Bridges are some of the most beautiful and varied structures in the world. They have evolved over thousands of years from simple foot bridges to giant spans that cover thousands of feet. Construction techniques vary , from the classical cable-suspension bridge to the new stayed-cable design.
The Akashi bridge, shown at left, is the longest suspension bridge in the world. At 12,828 feet long, it is an engineering marvel. Japanese civil engineers not only had to tackle the problem of spanning such a long distance, but also build a structure strong enough to withstand hurricanes, tsunamis, and upwards of 57 inches of rain per year.
The Charles River Bridge in Boston is an example of stayed-cable design. Although not as grand in size as the Akashi bridge, it is no less of an achievement. Its designers had to route ten lanes of traffic through one of the busiest areas of Boston without interrupting the flow of existing roadways and T-lines. The structure is designed asymmetrically and supported by two inverted Y-shaped towers. These towers straddle the tracks of a railway at a 55-degree angle, providing more then enough room for passing trains.
Tunnels: Digging a tunnel big enough for even two lanes of traffic is a complex process. It is impossible to know the exact geologic characteristics of the excavation site prior to construction. As a result, engineers must create a plan that is flexible enough to work over a wide range of possibilities. Tunnels require enormous boring machines and other equipment, but are often needed in the most inaccessible of mountain passes. The supply of equipment is therefore an important issue, as are the environmental effects that the displacement of such a large amount of earth will cause.

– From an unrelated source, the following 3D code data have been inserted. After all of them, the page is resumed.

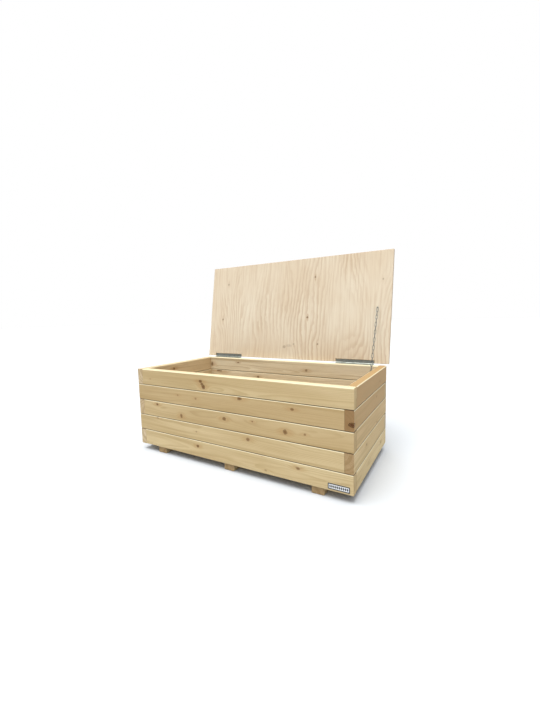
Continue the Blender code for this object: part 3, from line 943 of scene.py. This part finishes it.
# The chain's lower end: a washer and a pan-head screw, with the last link's bow round its shank.
WALL_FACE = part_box("right_plank_1")[0].x
stay_low, stay_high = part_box("chain_box_screw")
STAY_MIDDLE = Vector((WALL_FACE, (stay_low.y + stay_high.y) / 2, (stay_low.z + stay_high.z) / 2))
STAY_SHANK = 0.00175
STAY_WASHER = 0.0047
STAY_WASHER_TOP = 0.0010
STAY_CLEAR = 0.0003
STAY_HEAD_BASE = STAY_WASHER_TOP + 2 * (WIRE + STAY_CLEAR)
STAY_HEAD = 0.0036
STAY_RECESS_DEPTH = 0.0013
STAY_RECESS_TOP = 0.0022
# The link's bow lies over the washer, with a small clearance from it and below the shank.
STAY_OFF_WALL = Vector((-(STAY_WASHER_TOP + WIRE + STAY_CLEAR), 0, 0))
STAY_END = STAY_MIDDLE + STAY_OFF_WALL + (STAY_SHANK + WIRE + STAY_CLEAR) * CHAIN_ALONG


def build_stay_screw():
    """The screw and its washer, turned in one piece about the screw's axis."""
    base = STAY_HEAD_BASE
    profile = [
        (0, base + 0.0023),
        (STAY_HEAD * 0.45, base + STAY_RECESS_TOP),
        (STAY_HEAD * 0.80, base + 0.0017),
        (STAY_HEAD, base + 0.0008),
        (STAY_HEAD, base + 0.0001),
        (STAY_HEAD * 0.97, base),
        (STAY_SHANK, base),
        (STAY_SHANK, STAY_WASHER_TOP),
        (STAY_WASHER * 0.96, STAY_WASHER_TOP),
        (STAY_WASHER, STAY_WASHER_TOP - 0.0001),
        (STAY_WASHER, 0.0001),
        (STAY_SHANK * 1.2, 0.0001),
        (STAY_SHANK, -0.001),
        (STAY_SHANK * 0.9, -0.0085),
        (0, -0.0100),
    ]
    place = Matrix.Translation(STAY_MIDDLE) @ Matrix.Rotation(-math.pi / 2, 4, "Y")

    def build(work):
        turn(work, profile, place)

    piece = new_piece("chain_box_screw_detail", build, ZINC, "box", ["chain_box_screw"])
    head = place @ Matrix.Translation((0, 0, base + STAY_RECESS_TOP))
    cut_recess(piece, head, STAY_HEAD * 1.2, STAY_RECESS_DEPTH)


EYE_STEPS = 40
EYE_SHANK = 0.0016


def build_screw_eye():
    """A screw eye: one wire bent to a ring, and a neck that swells into the shank."""
    low, high = shut_box("chain_lid_eye")
    face = shut_box("lid")[0].z
    ring = (high.y - low.y) / 2 - WIRE
    middle = Vector(((low.x + high.x) / 2, (low.y + high.y) / 2, low.z + ring + WIRE))
    path = []
    for step in range(EYE_STEPS):
        angle = 2 * math.pi * step / EYE_STEPS
        outwards = Vector((0, math.cos(angle), math.sin(angle)))
        path.append(OPEN_FROM_SHUT @ (middle + ring * outwards))
    neck = face - middle.z
    place = OPEN_FROM_SHUT @ Matrix.Translation(middle)
    profile = [
        (0, ring - WIRE * 0.6),
        (WIRE * 0.9, ring - WIRE * 0.5),
        (WIRE * 1.05, neck * 0.85),
        (EYE_SHANK, neck),
        (EYE_SHANK, neck + 0.0020),
        (0, neck + 0.0098),
    ]

    def build(work):
        sweep(work, path, WIRE)
        turn(work, profile, place, EYE_STEPS // 2)

    new_piece("chain_lid_eye_detail", build, ZINC, "lid", ["chain_lid_eye"])


# Badge: a thin plate with a raised rim and a row of small engraved lozenges.
BADGE_RIM = 0.0012
BADGE_ROUND = 0.0016
BORDER_OUTER = 0.0028
BORDER_INNER = 0.0031
MARK_MARGIN = 0.0040
MARK_BLUR = 0.0002
MARK_SPACING = 0.0130
MARK_HEIGHT = 0.0054
MARK_SLOPE = 1.75


def badge_material():
    """Brushed steel with a dark border and a row of dark lozenges."""
    low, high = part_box("badge")
    middle = (low + high) / 2
    half = (high - low) / 2
    material, graph, shader, place = new_material("badge_steel")
    x, _, z = graph.split(graph.vector("SUBTRACT", place, middle))
    edge = graph.math("MAXIMUM", graph.beyond(x, half.x), graph.beyond(z, half.z))
    border = graph.step(edge, -BORDER_INNER, -BORDER_OUTER)
    quarter = MARK_SPACING / 4
    cell = graph.math("SUBTRACT", graph.math("PINGPONG", x, 2 * quarter), quarter)
    slope = graph.product(graph.math("ABSOLUTE", cell), MARK_SLOPE)
    lozenge = graph.math("ADD", slope, graph.math("ABSOLUTE", z))
    lozenge = graph.step(lozenge, MARK_HEIGHT + MARK_BLUR, MARK_HEIGHT - MARK_BLUR)
    row_end = half.x - MARK_MARGIN
    inside = graph.step(graph.math("ABSOLUTE", x), row_end, row_end - 2 * MARK_BLUR)
    mark = graph.product(lozenge, inside)
    brushed = graph.noise(place, (40.0, 40.0, 2600.0), detail=2.0)
    dark = graph.math("MAXIMUM", border, mark)
    colour = graph.mix(graph.step(brushed, 0.3, 0.7), *BADGE_COLOURS)
    colour = graph.mix(dark, colour, BADGE_BLACK)
    graph.feed(shader.inputs["Base Color"], colour)
    graph.feed(shader.inputs["Metallic"], graph.math("SUBTRACT", 1.0, dark))
    graph.feed(shader.inputs["Roughness"], graph.scaled(brushed, 0.20, 0.24))
    relief = graph.math("SUBTRACT", brushed, mark)
    graph.feed(shader.inputs["Normal"], graph.bump(relief, BADGE_BUMP))
    return material


def rounded_outline(half_x, half_z, radius, steps=5):
    """The outline of a rectangle with rounded corners, as (x, z) points."""
    points = []
    for quarter, (sign_x, sign_z) in enumerate(((1, 1), (-1, 1), (-1, -1), (1, -1))):
        for step in range(steps + 1):
            angle = math.pi / 2 * (quarter + step / steps)
            x = sign_x * (half_x - radius) + radius * math.cos(angle)
            z = sign_z * (half_z - radius) + radius * math.sin(angle)
            points.append((x, z))
    return points


def build_badge():
    """The plate: its back edge, its front edge, the rim and the face inside the rim."""
    low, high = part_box("badge")
    middle = (low + high) / 2
    half = (high - low) / 2
    back_edge = (0.0, 2 * half.y)
    levels = [back_edge, (0.0, 0.0002), (0.0002, 0.0), (0.0010, 0.0), (BADGE_RIM, 0.0003)]

    def build(work):
        loops = []
        for inset, depth in levels:
            half_x, half_z = half.x - inset, half.z - inset
            outline = rounded_outline(half_x, half_z, BADGE_ROUND - inset * 0.9)
            front = depth - half.y
            loop = [work.verts.new(middle + Vector((x, front, z))) for x, z in outline]
            loops.append(loop)
        count = len(loops[0])
        for first, second in zip(loops, loops[1:]):
            for k in range(count):
                after = (k + 1) % count
                work.faces.new((first[k], first[after], second[after], second[k]))
        work.faces.new(loops[0])
        work.faces.new(loops[-1])

    new_piece("badge_plate", build, badge_material(), "box", ["badge"])


# Stage


def build_stage():
    mesh = bpy.data.meshes.new("floor")
    half = FLOOR_SIZE / 2
    corners = [(-half, -half, 0), (half, -half, 0), (half, half, 0), (-half, half, 0)]
    mesh.from_pydata(corners, [], [(0, 1, 2, 3)])
    floor = bpy.data.objects.new("floor", mesh)
    bpy.context.scene.collection.objects.link(floor)
    floor.location.z = -FLOOR_DROP
    material = bpy.data.materials.new("floor")
    material.use_nodes = True
    shader = material.node_tree.nodes["Principled BSDF"]
    shader.inputs["Base Color"].default_value = (*FLOOR_COLOUR, 1)
    shader.inputs["Roughness"].default_value = 0.9
    shader.inputs["Specular IOR Level"].default_value = 0.1
    mesh.materials.append(material)


def build_light():
    world = bpy.data.worlds.new("studio")
    bpy.context.scene.world = world
    world.use_nodes = True
    graph = Graph(world.node_tree)
    background = world.node_tree.nodes["Background"]
    direction = graph.add("ShaderNodeTexCoord").outputs["Generated"]
    room = graph.step(graph.dot(direction, ROOM_TOWARDS), -0.9, 0.9, ROOM_DIM, ROOM_BRIGHT)
    _, _, upwards = graph.split(direction)
    room = graph.product(room, graph.step(upwards, 0.0, 0.45, HORIZON_SHARE, 1.0))
    ceiling = graph.step(upwards, 0.40, 0.85, 0.0, CEILING_LIGHT)
    seen = graph.add("ShaderNodeLightPath").outputs["Is Camera Ray"]
    light = graph.math("MAXIMUM", graph.math("ADD", room, ceiling), seen)
    graph.feed(background.inputs["Strength"], light)
    graph.feed(background.inputs["Color"], (1.0, 1.0, 1.0))
    lamp = bpy.data.lights.new("lamp", "SUN")
    lamp.energy = LAMP_STRENGTH
    lamp.angle = math.radians(LAMP_SPREAD)
    hung = bpy.data.objects.new("lamp", lamp)
    bpy.context.scene.collection.objects.link(hung)
    hung.rotation_mode = "QUATERNION"
    hung.rotation_quaternion = Vector(LAMP_FROM).to_track_quat("Z", "Y")
    bpy.context.scene.view_settings.view_transform = "Standard"


def build_camera():
    data = bpy.data.cameras.new("camera")
    data.lens = CAMERA_LENS
    data.shift_x, data.shift_y = CAMERA_SHIFT
    data.clip_start = 0.01
    data.clip_end = 100
    camera = bpy.data.objects.new("camera", data)
    bpy.context.scene.collection.objects.link(camera)
    azimuth = Matrix.Rotation(math.radians(CAMERA_AZIMUTH), 4, "Z")
    pitch = Matrix.Rotation(math.radians(90 + CAMERA_PITCH), 4, "X")
    roll = Matrix.Rotation(math.radians(CAMERA_ROLL), 4, "Z")
    camera.matrix_world = Matrix.Translation(CAMERA_PLACE) @ azimuth @ pitch @ roll
    bpy.context.scene.camera = camera


build_camera()
build_light()
build_stage()
paint_planks()
veneer("lid", LID_SEED, LID_PLIES, LID_KNOTS, on_lid=True)
veneer("floor_panel", FLOOR_SEED, FLOOR_PLIES, FLOOR_KNOTS, on_lid=False)
for corner in ("front_left", "front_right", "back_left", "back_right"):
    paint(nodes[f"{corner}_dowel"], BEECH)
for side in ("left", "right"):
    for part in ("hinge_box_leaf", "hinge_lid_leaf", "hinge_pin"):
        paint(nodes[f"{side}_{part}"], ZINC)
build_chain()
build_hinge_screws()
build_stay_screw()
build_screw_eye()
build_badge()
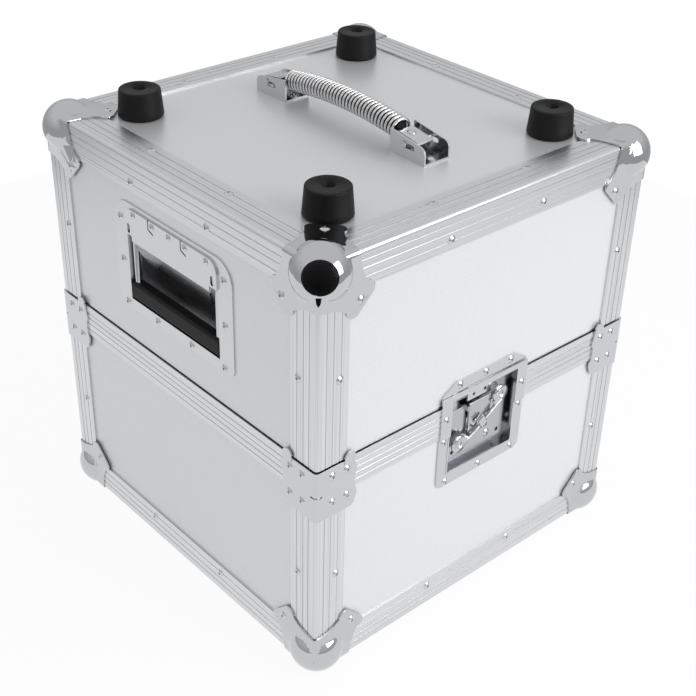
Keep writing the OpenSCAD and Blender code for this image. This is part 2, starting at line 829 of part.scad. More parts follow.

Imagine then the difficulty in constructing three tunnels under a total of 31 miles of land and ocean, between two different countries. This is exactly the task that Britain and France successfully completed in May 1994. As the culmination of a 200 year old dream, it was the biggest civil engineering project of the 20th century. In all, 13,000 engineers, technicians and workers were involved in the project, which made use of gigantic drills capable of boring through 15 feet of earth an hour. The amount of rubble removed increased the size of the United Kingdom by 90 acres.
Roads: A common career for a civil engineer is the construction and maintenance of the worlds roadways. These can range from the smallest city street to the enormous system of highways, on-ramps and off-ramps that allow us to get around each day. Engineers need to consider many issues when constructing roads, including vehicle safety, slope stability, and pavement durability.
Transportation System Design: Another important field in the area of roadways is transportation system design. The flow of traffic is a complicated mathematical problem that anyone who's ever been stuck on a highway in rush hour can relate to. A transportation engineer is responsible for planning the layout of roads to maximize the flow of cars. They must work within the confines of extremely congested cities to create a solution that will keep people moving day after day.
Dams: A side effect of the great size of civil engineering projects is the huge number of jobs that they create. A perfect example is the Hoover Dam, built on the border of Arizona and Nevada during the height of the Great Depression. For five years, it employed more than 8,000 workers, engineers and technicians. To tame the Colorado river, these workers blasted giant tunnels through the sides of Black Canyon, which allowed them to work safely. At the time of its construction, it was the largest dam in the world. It is still the second-tallest in the United States.
Civil engineers must always consider the environmental impact of their project. It is always nice to think bigger and better, but every achievement comes at a price. A good example can be found in modern-day China, where engineers are busy building the Three Gorges Dam, (site shown at right.) Widely regarded as one of the most beautiful areas in the world, the Three Gorges are home to a number of rare species, ancient temples and burial grounds, as well as millions of people. When the project is completed in 2009, it will be the largest hydroelectric dam in the world, spanning more than a mile across the Yangtze river, and generating 1/9th of the country’s electric power. However, it will effectively eradicate the Three Gorges forever, and trap millions of tons of raw pollutants in the resulting reservoir.
Buildings: A successful building project achieves a number of goals. It must be structurally sound, not just today but fifty years down the road. It must achieve a complex integration of plumbing, electrical, and ventilation systems. It must interact positively with people on the inside and outside. Often, if must be built under tight financial budgets, and on a limited time frame. All of these challenges provide civil engineers with a number of exciting possibilities.
An interesting frontier in the area of skyscraper design is the the ecotower. Using modern energy-saving technologies, these towers would consume much less power and generate fewer pollutants than the buildings of today. An example is a proposed 49-story building in London called Vauxhall Tower. If built, it will incorporate a 10-meter high wind turbine on top of the building generating electricity, a heating system drawing water from the London Aquifer for power, triple glazing to reduce heat loss. It would use two-thirds of the gas and electricity of a conventional building.
Water Treatment/Irrigation Systems: The problems involved in getting water to all of the people, farms and businesses that need it every day are numerous. Often, as in the southwestern United States, the supply of water is hundreds of miles away. Engineers must find ways to treat it and distribute it safely and quickly. In areas of extreme poverty, they must find a way to take existing water distribution systems, and make them safe using the technology and financial resources of the area.
Slope Stability, Mining, and Excavation: Slope stability is an important part of road and rail design, as well as large mining and building projects. Engineers must design slopes that will retain their size and shape under various loading and weather conditions.